The Castle of Pau was built at various dates. The four towers and the curtain uniting them, except the south and east faces, are the oldest part, and were erected by Gaston Phœbus in or about 1363. The donjon to the east is of brick, and is furnished with slots. The work begun by Gaston Phœbus was continued by his successor, but the magnificent south façade, the state buildings, and the enrichment of the court within, in the style of the Renaissance, are due to Henry II of Navarre; and the sixth tower was set up by Louis Philippe.

The whole castle, especially the interior, has gone through a complete restoration, for it had been plundered and gutted by the Revolutionists. The tapestries that now cover the walls were collected from various places. The furniture, to a large extent modern, is a clumsy imitation of old work; there are, however, some fine ancient cabinets. In this castle was confined for a while Abd-el-Kader. In 1848 I visited him there several times. He had with him a suite and his wives, all insensible to the stateliness of the castle and the glorious panorama from the windows. They lounged about the rooms silent and smoking, sulky, without occupation and without interests. Their habits were so dirty that the tapestries and rich furniture had all to be removed. Abd-el-Kader had maintained a long and gallant resistance against the French, and when he surrendered to the Duc d’Aumale and General Lamorcière, it was on the stipulation that he should be allowed to retire in freedom to Egypt or into Syria. The terms were accepted and broken. He was removed a prisoner to Toulon, then to Pau, and in November, 1848, he was transferred to Amboise. Napoleon III released him in 1852, and he finally settled in Damascus. In the terrible massacre of the Christians at Damascus in the summer of 1860, by Turks and Druses, Abd-el-Kader acted with such energy to protect the Christians that the Emperor of the French sent him the gold cross of the Legion of Honour. Possibly enough he may have been moved to this intervention on behalf of the Christians by recollecting the kindness that was shown him in his captivity by both English and French residents at Pau, sending him fruit and flowers for the ladies of his harem.

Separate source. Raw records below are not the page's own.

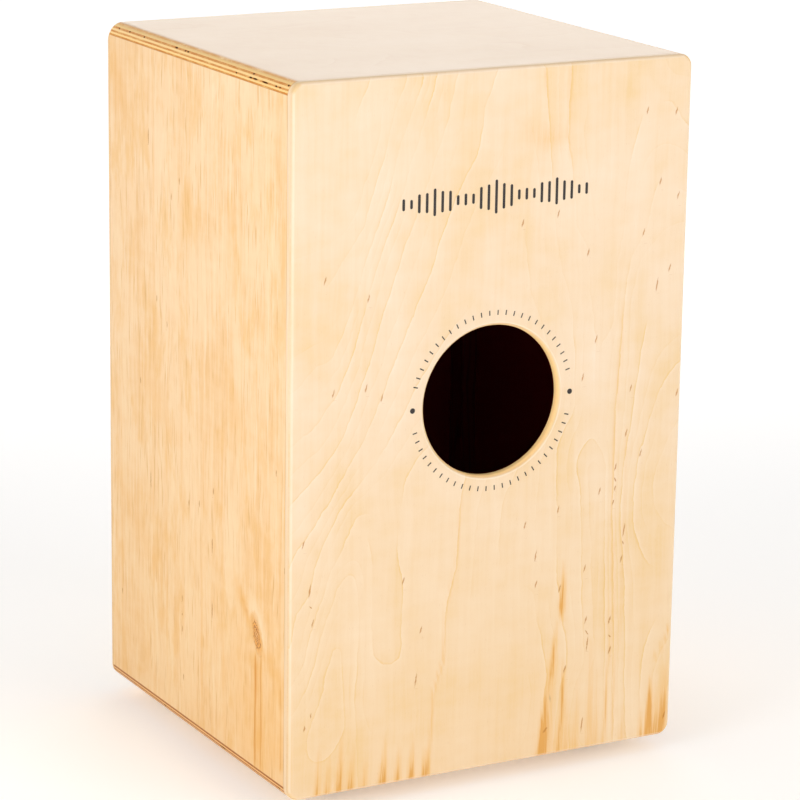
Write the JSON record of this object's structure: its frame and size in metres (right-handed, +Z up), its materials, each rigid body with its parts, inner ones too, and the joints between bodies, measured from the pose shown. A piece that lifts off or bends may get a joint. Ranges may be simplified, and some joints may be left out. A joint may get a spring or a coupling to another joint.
{
  "type": "cajon",
  "caption": "Plywood box drum played on a thin front plate, with a round rear sound hole, rubber feet and a tilting snare bar inside.",
  "frame": {"origin": "centre of the footprint, on the floor under the feet", "axes": "+Z up, -Y out of the playing plate towards the player's hands, +Y out of the rear panel and sound hole, +X to the right of a person looking at the playing plate"},
  "size_m": [0.304, 0.29, 0.5],
  "materials": {
    "birch_plywood": "pale birch plywood, satin lacquer, ply edges showing",
    "birch_plate": "thin birch plywood, satin lacquer",
    "softwood": "planed, unfinished",
    "hardwood": "planed, oiled",
    "blackened_screws": "black zinc",
    "plated_steel": "tinned",
    "zinc_screws": "bright zinc",
    "zinc_plate": "bright zinc, satin",
    "wing_nut_steel": "bright zinc, cast",
    "steel_wire": "bright drawn wire",
    "foot_rubber": "black, matt moulded"
  },
  "bodies": {
    "box": {"top_panel": "birch_plywood", "bottom_panel": "birch_plywood", "side_panel_left": "birch_plywood", "side_panel_right": "birch_plywood", "rear_panel": "birch_plywood", "front_plate": "birch_plate", "front_batten_top": "softwood", "front_batten_bottom": "softwood", "front_batten_left": "softwood", "front_batten_right": "softwood", "front_plate_screws": "blackened_screws", "pivot_block_left": "softwood", "pivot_block_right": "softwood", "pivot_bolt_left": "zinc_plate", "pivot_bolt_right": "zinc_plate", "pivot_washer_left": "zinc_plate", "pivot_washer_right": "zinc_plate", "foot_front_left": "foot_rubber", "foot_front_right": "foot_rubber", "foot_rear_left": "foot_rubber", "foot_rear_right": "foot_rubber", "foot_screws": "zinc_screws", "foot_washers": "zinc_plate"},
    "snare_bar_assembly": {"snare_bar": "hardwood", "snare_strip_left": "plated_steel", "snare_strip_right": "plated_steel", "snare_strip_screws": "zinc_screws", "snare_wires_left": "steel_wire", "snare_wires_right": "steel_wire", "bar_bracket_left": "zinc_plate", "bar_bracket_right": "zinc_plate", "bracket_screws": "zinc_screws"},
    "wing_nut_left": {"wing_nut_left": "wing_nut_steel"},
    "wing_nut_right": {"wing_nut_right": "wing_nut_steel"}
  },
  "joints": [
    {"name": "snare_bar_tilt", "type": "hinge", "parent": "box", "child": "snare_bar_assembly", "pos_m": [0, -0.096, 0.33], "axis": [-1, 0, 0], "range_deg": [0, 15]},
    {"name": "wing_nut_left_turn", "type": "hinge", "parent": "box", "child": "wing_nut_left", "pos_m": [-0.117, -0.096, 0.33], "axis": [-1, 0, 0], "range_deg": [0, 360]},
    {"name": "wing_nut_right_turn", "type": "hinge", "parent": "box", "child": "wing_nut_right", "pos_m": [0.117, -0.096, 0.33], "axis": [1, 0, 0], "range_deg": [0, 360]}
  ]
}
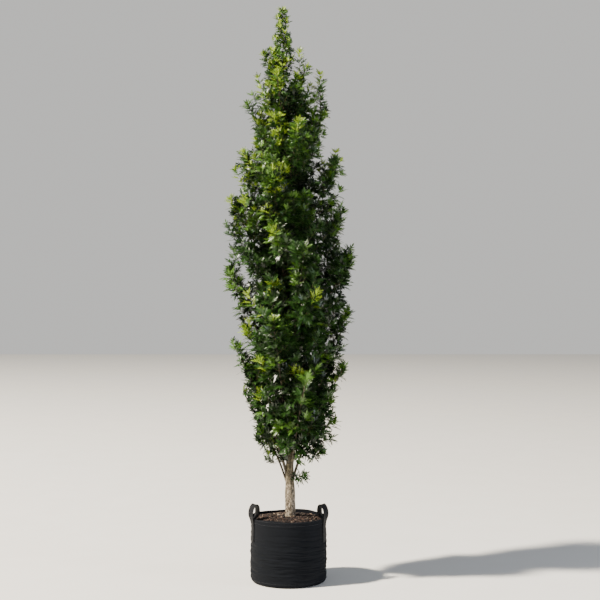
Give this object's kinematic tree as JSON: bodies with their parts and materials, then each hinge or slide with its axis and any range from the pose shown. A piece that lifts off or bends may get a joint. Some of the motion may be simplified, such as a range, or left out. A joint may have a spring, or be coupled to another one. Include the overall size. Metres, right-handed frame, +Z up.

It was during his imprisonment at Toulon that Thackeray wrote his stirring lines:--

“No more, thou lithe and long-winged hawk, of desert life for thee; No more across the sultry sands shalt thou go swooping free; Blunt idle talons, idle beak, with spurning of thy chain, Shatter against the cage the wing thou ne’er mayst spread again.

* * * * *

“They gave him what he asked; from king to king he spake As one that plighted word and seal not knoweth how to break; ‘Let me pass from out my deserts, be’t mine own choice where to go, I brook no fettered life to live, a captive and a show.’

“And they promised and he trusted them, and proud and calm he came, Upon his black mare riding, girt with his sword of flame: Good steed, good sword, he rendered unto the Frankish throng; He knew them false and fickle--but a Prince’s word is strong.

“How have they kept their promise? Turned they the vessel’s prow Upon Acre, Alexandria, as they have sworn e’en now? Not so: from Oran northwards the white sails gleam and glance, And the wild hawk of the desert is borne away to France.

“They have need of thee to gaze on, they have need of thee to grace The triumph of the Prince, to gild the pinch-beck of their race. Words are but wind, conditions must be construed by Guizot: Dash out thy heart, thou desert hawk, ere thou art made a show.”

With the exception of the castle there is nothing of architectural interest in Pau. The churches are modern, and the predominant feature of the place is hotels, monster hotels that even dwarf the castle.

But the great glory of Pau is the view of the chain of the Pyrenees from the terrace and the park. That from the Schänzle above Berne of the giants of the Oberland is beautiful, but not comparable with the prospect from Pau. All the middle distance in the view from Berne is filled up with rolling hills, and it is over them that one catches glimpses of the snowy heads of the Alps. But from Pau one has in front the broad trough of the Gave, beyond which are the coteaux, not too high, and not obscuring the lower parts of the mountains. It is true that an obnoxious swell to the south-west cuts off the prospect of the range to the Bay of Biscay, but the mountain range can be traced eastward till it fades into vapour, and the mountains on that side are by far the boldest and loftiest. Moreover, one can look from Pau right up the gap of the Val d’Ossau to the roots of the Pic du Midi, an exquisitely beautiful mountain, only surpassed by the Matterhorn; and it has this advantage over its rival, that it can be seen from a great distance, which the other cannot.

Below the terrace of the castle rises the insignificant tower of la Monaye, where the specie for circulation in Béarn and the annexed counties was coined.